Dynamic state estimation of hybrid systems: Inverters that switch between grid-following and grid-forming control schemes
Bukunmi G. Odunlami, Marcos Netto
TL;DR
This paper addresses the discontinuous dynamics of inverter-based resources that switch between grid-following and grid-forming controls. It develops a hybrid automaton representation with guard conditions on voltage and frequency and reset maps that preserve phase, frequency, and droop references during mode transitions, and embeds this model into a hybrid extended Kalman filter using a saltation matrix to handle switching. The main contributions are the formal hybrid-system formulation for dynamic state estimation and demonstrated improvements in estimation accuracy, particularly near switching instants, compared with smooth continuous-model alternatives. The work has practical implications for decentralized estimation and control in weak-grid scenarios, with future extensions to multi-inverter networks and reachability analysis.
Abstract
This paper develops a hybrid system modeling framework for inverters that switch between grid-following and grid-forming control schemes.
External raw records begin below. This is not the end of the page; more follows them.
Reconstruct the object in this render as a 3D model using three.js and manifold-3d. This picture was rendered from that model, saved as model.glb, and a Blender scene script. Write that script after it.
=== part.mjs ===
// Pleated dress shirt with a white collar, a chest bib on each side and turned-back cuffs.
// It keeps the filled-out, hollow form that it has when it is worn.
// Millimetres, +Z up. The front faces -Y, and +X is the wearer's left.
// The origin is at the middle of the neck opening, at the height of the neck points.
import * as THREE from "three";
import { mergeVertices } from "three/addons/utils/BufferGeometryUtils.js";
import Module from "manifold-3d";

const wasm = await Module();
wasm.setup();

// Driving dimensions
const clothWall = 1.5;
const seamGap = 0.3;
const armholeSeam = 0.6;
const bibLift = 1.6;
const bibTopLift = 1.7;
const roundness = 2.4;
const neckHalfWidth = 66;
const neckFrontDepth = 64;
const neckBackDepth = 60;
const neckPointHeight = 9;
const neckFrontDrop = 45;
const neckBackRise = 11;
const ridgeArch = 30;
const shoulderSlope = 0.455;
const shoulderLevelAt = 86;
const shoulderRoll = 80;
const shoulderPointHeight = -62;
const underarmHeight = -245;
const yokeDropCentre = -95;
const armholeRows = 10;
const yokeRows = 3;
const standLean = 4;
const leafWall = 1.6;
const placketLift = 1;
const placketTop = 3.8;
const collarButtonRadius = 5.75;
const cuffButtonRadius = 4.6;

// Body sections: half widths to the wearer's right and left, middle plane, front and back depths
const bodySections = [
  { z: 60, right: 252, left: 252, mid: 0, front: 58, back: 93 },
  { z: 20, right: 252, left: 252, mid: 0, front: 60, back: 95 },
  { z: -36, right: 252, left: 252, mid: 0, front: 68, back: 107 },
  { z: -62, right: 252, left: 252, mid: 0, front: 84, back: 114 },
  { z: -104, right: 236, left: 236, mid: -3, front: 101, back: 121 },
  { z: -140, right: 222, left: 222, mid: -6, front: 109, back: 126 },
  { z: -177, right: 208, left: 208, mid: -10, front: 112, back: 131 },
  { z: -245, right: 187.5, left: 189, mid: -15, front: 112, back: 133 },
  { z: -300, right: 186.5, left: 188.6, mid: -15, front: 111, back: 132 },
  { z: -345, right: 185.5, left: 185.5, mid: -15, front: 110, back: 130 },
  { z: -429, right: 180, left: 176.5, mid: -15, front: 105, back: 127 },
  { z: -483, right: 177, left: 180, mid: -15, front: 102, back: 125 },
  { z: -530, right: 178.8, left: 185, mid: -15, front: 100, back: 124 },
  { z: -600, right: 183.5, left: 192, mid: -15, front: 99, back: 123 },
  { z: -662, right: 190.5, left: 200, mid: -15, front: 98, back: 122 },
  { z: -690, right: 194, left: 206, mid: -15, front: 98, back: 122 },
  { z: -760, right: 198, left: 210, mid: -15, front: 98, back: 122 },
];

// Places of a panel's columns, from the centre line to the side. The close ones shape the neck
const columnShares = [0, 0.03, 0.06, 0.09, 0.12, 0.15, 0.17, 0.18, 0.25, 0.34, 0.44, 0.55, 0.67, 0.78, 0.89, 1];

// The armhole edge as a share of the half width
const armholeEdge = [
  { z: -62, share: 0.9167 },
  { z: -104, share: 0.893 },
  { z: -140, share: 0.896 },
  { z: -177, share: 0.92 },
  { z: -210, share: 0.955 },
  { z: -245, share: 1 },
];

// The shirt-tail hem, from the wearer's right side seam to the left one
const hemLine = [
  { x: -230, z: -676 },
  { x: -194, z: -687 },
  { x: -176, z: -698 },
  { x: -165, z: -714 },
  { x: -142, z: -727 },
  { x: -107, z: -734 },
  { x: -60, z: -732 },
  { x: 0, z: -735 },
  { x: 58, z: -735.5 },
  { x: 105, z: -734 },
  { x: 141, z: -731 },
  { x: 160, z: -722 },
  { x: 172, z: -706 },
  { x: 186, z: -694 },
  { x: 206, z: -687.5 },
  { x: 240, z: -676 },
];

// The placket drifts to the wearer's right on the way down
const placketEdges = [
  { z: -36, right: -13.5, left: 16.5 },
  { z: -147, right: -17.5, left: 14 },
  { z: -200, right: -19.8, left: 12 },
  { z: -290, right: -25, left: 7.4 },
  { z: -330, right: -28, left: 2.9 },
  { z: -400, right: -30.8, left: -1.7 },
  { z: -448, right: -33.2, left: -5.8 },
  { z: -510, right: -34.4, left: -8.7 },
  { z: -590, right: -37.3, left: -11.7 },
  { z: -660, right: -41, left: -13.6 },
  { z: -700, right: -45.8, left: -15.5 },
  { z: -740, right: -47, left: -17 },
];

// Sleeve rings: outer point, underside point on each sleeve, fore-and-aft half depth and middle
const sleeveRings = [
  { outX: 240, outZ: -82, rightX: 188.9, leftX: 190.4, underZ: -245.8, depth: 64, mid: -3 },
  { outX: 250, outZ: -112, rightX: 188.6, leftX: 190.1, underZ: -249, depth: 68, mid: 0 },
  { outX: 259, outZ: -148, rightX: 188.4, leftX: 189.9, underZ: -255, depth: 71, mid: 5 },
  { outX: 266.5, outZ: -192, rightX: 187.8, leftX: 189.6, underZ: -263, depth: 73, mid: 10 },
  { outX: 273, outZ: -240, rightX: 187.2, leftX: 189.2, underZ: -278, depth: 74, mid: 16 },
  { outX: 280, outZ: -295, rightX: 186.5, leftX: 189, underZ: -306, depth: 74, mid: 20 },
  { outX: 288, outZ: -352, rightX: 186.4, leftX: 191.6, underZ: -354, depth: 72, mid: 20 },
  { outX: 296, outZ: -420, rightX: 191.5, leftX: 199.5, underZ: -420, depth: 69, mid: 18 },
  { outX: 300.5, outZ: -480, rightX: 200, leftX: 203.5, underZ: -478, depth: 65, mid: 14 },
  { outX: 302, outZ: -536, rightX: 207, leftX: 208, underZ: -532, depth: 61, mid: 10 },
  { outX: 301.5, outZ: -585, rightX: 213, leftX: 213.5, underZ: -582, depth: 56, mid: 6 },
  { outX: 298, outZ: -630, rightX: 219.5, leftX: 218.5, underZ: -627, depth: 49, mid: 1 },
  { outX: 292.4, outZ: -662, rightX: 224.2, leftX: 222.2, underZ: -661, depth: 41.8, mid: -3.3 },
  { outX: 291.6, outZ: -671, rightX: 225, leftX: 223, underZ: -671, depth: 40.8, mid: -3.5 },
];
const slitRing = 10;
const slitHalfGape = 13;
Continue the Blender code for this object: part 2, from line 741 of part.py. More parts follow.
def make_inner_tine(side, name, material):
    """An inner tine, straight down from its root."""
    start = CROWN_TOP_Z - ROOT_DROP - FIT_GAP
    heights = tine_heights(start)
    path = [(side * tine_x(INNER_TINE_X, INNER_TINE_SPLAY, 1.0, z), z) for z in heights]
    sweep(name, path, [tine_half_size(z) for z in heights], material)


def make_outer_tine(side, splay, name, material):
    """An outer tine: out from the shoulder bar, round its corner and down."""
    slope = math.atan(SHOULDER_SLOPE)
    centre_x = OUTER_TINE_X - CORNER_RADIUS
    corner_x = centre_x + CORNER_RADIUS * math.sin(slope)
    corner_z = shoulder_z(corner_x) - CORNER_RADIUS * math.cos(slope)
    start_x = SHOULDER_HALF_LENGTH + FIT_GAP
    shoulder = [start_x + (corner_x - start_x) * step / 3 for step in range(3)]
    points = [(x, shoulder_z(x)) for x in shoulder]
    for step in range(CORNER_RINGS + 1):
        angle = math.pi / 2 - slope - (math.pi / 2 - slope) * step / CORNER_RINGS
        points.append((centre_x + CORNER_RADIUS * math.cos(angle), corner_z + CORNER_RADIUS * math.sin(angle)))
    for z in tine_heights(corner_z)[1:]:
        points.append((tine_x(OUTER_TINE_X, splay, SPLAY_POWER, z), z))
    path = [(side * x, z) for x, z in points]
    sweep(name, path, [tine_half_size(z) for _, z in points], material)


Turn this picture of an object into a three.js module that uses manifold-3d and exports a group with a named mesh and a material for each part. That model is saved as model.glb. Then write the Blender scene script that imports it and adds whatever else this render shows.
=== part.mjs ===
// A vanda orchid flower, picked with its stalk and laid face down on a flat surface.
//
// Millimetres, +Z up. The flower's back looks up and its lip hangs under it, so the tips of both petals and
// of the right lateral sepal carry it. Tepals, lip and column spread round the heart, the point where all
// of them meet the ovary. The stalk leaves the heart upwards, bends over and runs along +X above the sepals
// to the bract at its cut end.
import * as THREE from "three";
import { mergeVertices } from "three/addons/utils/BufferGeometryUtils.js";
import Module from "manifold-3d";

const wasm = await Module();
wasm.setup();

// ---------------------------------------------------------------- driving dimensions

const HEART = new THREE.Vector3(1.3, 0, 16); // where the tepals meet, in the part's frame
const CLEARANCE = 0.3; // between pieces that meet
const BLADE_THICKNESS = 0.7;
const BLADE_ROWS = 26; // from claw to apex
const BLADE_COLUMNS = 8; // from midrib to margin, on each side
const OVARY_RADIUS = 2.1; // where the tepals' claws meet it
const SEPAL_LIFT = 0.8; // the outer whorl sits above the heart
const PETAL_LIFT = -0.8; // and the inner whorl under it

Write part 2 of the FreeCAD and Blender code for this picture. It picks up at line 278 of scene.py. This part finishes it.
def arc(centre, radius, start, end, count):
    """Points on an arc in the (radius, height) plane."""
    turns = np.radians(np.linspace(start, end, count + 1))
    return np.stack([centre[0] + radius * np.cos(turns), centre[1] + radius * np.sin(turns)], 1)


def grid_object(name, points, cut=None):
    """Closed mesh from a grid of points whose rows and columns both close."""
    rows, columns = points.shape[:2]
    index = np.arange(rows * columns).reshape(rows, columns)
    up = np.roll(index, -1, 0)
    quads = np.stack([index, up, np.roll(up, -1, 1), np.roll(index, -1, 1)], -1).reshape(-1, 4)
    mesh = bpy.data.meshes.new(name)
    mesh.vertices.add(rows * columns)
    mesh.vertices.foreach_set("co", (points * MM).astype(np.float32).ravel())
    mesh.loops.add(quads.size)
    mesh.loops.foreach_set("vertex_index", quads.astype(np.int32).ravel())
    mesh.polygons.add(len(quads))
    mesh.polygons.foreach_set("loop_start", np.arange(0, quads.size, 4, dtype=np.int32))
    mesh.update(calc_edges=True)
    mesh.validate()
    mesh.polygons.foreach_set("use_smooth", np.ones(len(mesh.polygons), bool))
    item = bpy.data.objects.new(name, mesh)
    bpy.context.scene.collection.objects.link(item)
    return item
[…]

In particular, such inverters are modeled as hybrid automata with guard conditions on voltage and frequency, and reset maps that maintain consistent phase, frequency, and droop references during mode transitions. The hybrid model is embedded within an extended Kalman filter to assess estimation performance under explicit mode switching. Results show that the proposed framework ensures stable, well-behaved dynamics and improves state estimation, especially near switching instants, compared with smooth continuous models.